Enam tahun setelah Indonesia merdeka, Mudjair menerima surat tanda jasa dari Kementerian Pertanian atas jasanya sebagai penemu dan perintis perkembangan ikan mujair di Indonesia.
Berdasarkan sumber lain, Mudjair disebutkan merupakan salah seorang pegawai desa dari Desa Papungan, Kanigoro, Blitar, Jawa Timur.
Cerita penemuan ikan mujair itu bermula ketika Mudjair pergi ke Teluk Serang yang terletak di laut selatan. Di sana Mudjair menemukan berbagai jenis ikan yang belum diketahui sebelumnya.

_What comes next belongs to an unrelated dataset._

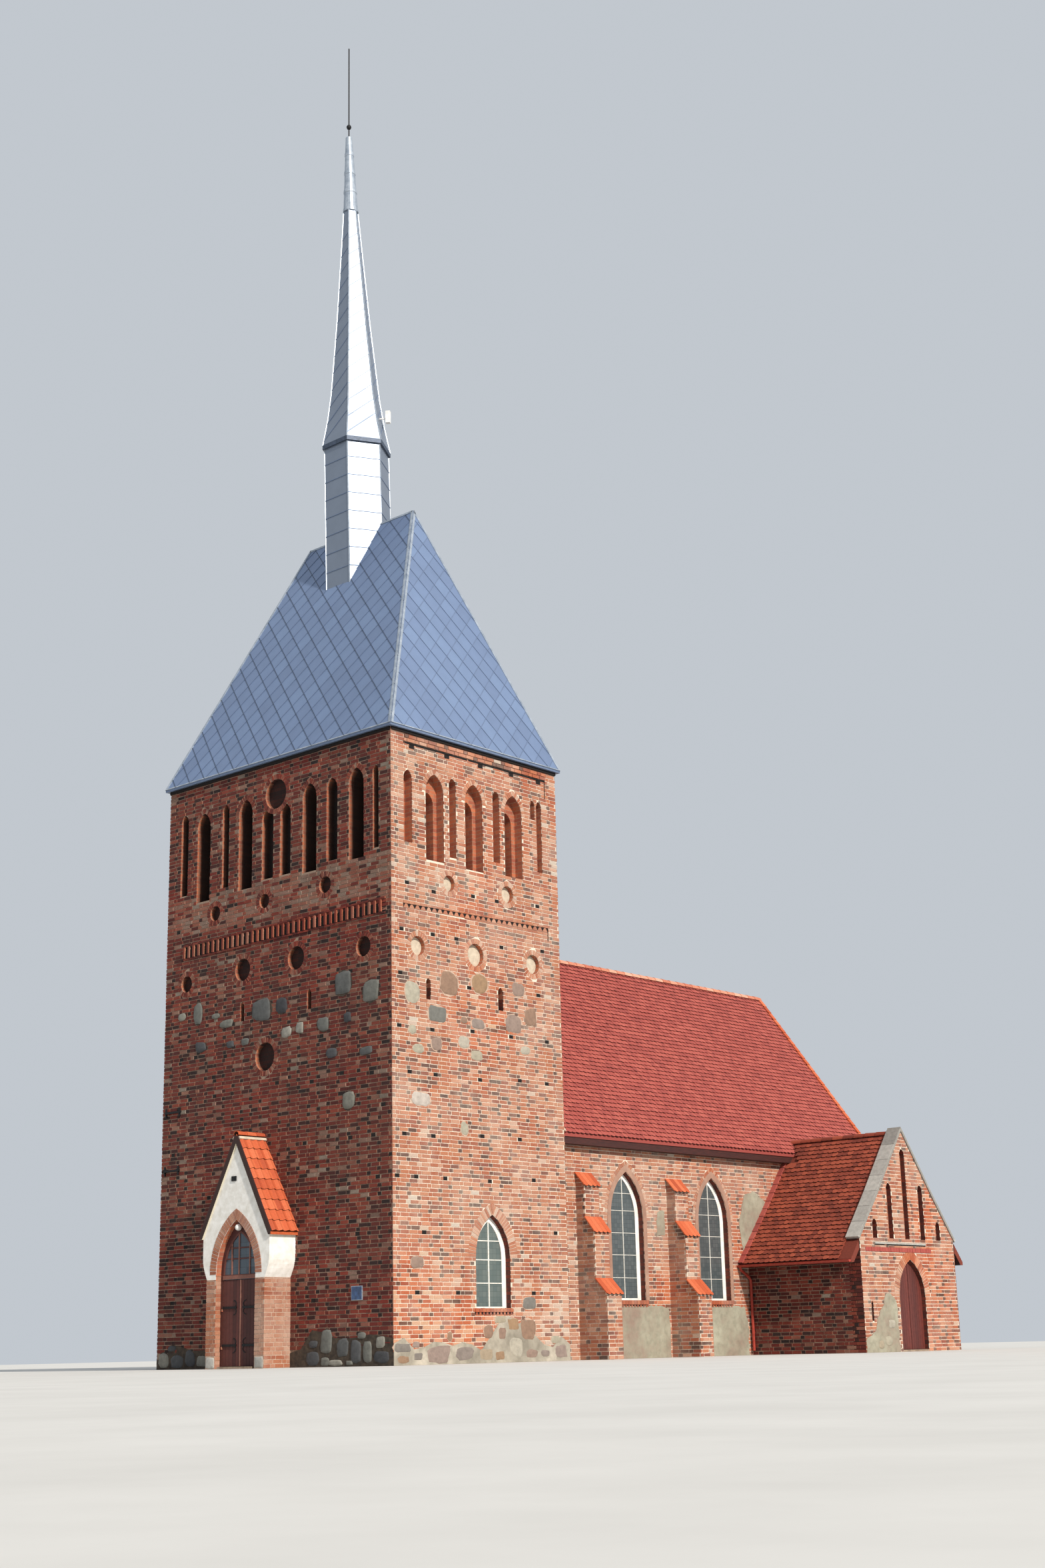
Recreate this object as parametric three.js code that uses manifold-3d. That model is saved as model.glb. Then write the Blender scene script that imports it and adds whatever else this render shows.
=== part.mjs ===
// A village church in brick: an oblong west tower with a hipped metal roof and a hexagonal spire,
// a small pointed porch on its west face, a tiled nave to the east and a gabled chapel on the
// nave's south side. Millimetres, +Z up. The origin is the centre of the tower's footprint at the
// ground, +X is the south side with the chapel and +Y runs east along the nave.
import * as THREE from 'three';
import { ConvexGeometry } from 'three/addons/geometries/ConvexGeometry.js';
import { mergeVertices } from 'three/addons/utils/BufferGeometryUtils.js';
import Module from 'manifold-3d';

const wasm = await Module();
wasm.setup();

// Distance kept between a piece and the neighbour that shapes it
const SEAT = 0.3;
// How far two forms of one piece run into each other
const JOIN = 1;
// How far a cutter reaches past the face that it cuts
const CUT_PAST = 100;
const ARC_STEPS = 5;
const ROUND_SIDES = 16;
const MERGE_DISTANCE = 1e-3;

// Tower
const TOWER_HALF_X = 4360;
const TOWER_HALF_Y = 3140;
const TOWER_TOP = 15500;
const TOWER_WALL = 900;
const TOWER_ROOF_OVERHANG = 115;
const TOWER_ROOF_FASCIA = 60;
const TOWER_RIDGE_HALF = 2125;
const TOWER_RIDGE_Z = 23010;
const TOWER_ROOF_DROP = 450;
const FLOOR_TOP = 120;
const TOWER_WINDOW = { middle: 320, half: 630, sill: 1270, spring: 2500, apex: 3540 };
const PORTAL = { half: 650, spring: 1900, apex: 2800 };
const TOWER_ARCH = { half: 1200, spring: 2400, apex: 4200 };
const PLAQUE = { middle: 3150, half: 185, low: 1510, high: 1840, thick: 30 };

// Openings, niches and roundels of the tower's long faces. Openings, niches and slits are given by
// middle, half width, bottom and top, and the arch of each springs ARCH_SHARE half widths lower
// than its top. Roundels are given by middle, height and radius.
const ARCH_SHARE = 1.5;
const NICHE_DEPTH = 260;
const ROUNDEL_DEPTH = 130;
const LONG_OPENINGS = [
  [-2890, 275, 12150, 14620],
  [-1160, 275, 12210, 14670],
  [1360, 270, 12250, 14620],
  [3110, 275, 12260, 14680],
];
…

Lantas dia membawa pulang lima jenis ikan dan memeliharanya di kolam pekarangan rumah. Ternyata, satu jenis ikan berkembang cepat, bahkan bisa bertelur dengan cara menyimpannya di dalam mulut hingga masa menetas jadi anak ikan.
Seiring waktu, ikan ini mendapat perhatian warga desa. Kabar itu sampai ke telinga Schuster, kepala penyuluhan perikanan di Jawa Timur.
Setelah mendengar kabar itu, Schuster berkunjung ke Desa Papungan untuk melihat ikan temuan Mudjair. Ternyata ikan tersebut diidentifikasi sebagai Tilapia mossambica, yang berasal dari Afrika.
Dengan cepat ikan temuan Mudjair dibudidayakan karena cepat bertelur, pertumbuhannya cepat, dan mudah beradaptasi dengan segala lingkungan air mulai kolam hingga rawa-rawa.